While the Xbox One was regarded as a “gimped” PC because of its move to x86-64 architecture and use of outdated PC hardware, the Xbox Series X paper specs demolish all but the highest end gaming PC’s. It’s clear that Microsoft sought to develop the most powerful console – no, most powerful gaming device - in the industry and it looks like they’ve succeeded.
And while a console is generally only as good as the games it plays (as we’ve seen time and time again with Nintendo’s offerings), the Series X’s full backwards compatibility with the Xbox One nullifies that advantage.
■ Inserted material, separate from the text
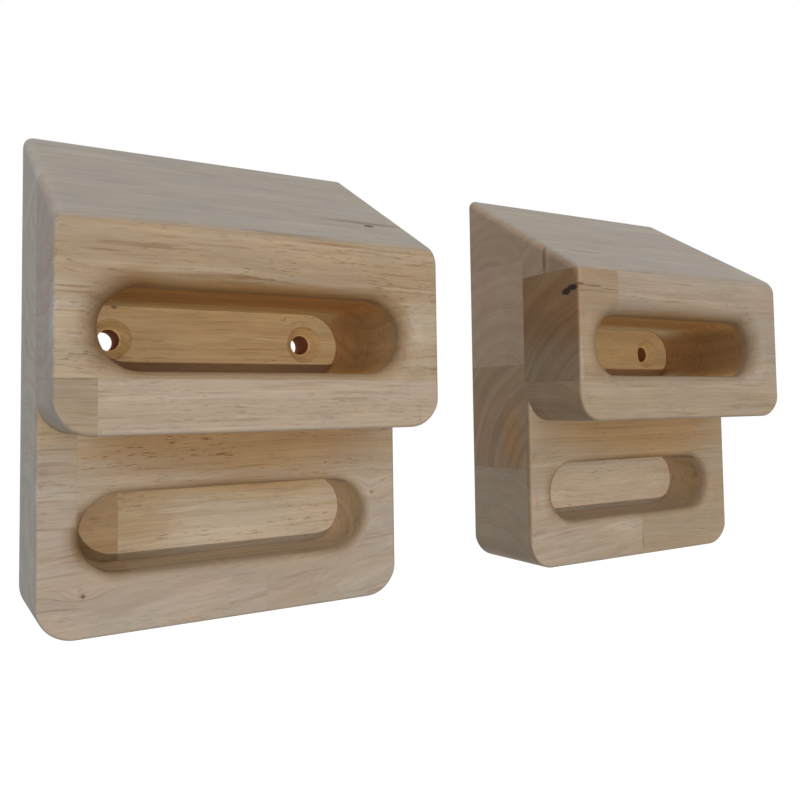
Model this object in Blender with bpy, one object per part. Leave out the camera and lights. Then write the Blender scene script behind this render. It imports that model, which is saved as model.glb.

But the questions you should really be asking yourself are: Do you need them? Does hitting above 60fps really matter to you? Do you even have a 4K or 8k resolution variable refresh rate screen? Does a 10-20 second more load time really bother you that much? Will you be playing any games that are exclusive to the Series X?
If your answer to many of those questions is “No”, then you don’t stand to gain much from jumping to the next gen yet. The Xbox One S is currently priced at $299 while the Xbox Series X is widely anticipated to launch at $499. At a possible $200 difference, you bet the Xbox One is still good enough!
The Xbox Series X is set to unveil in the window of Holiday 2020, along with Sony's PlayStation 5.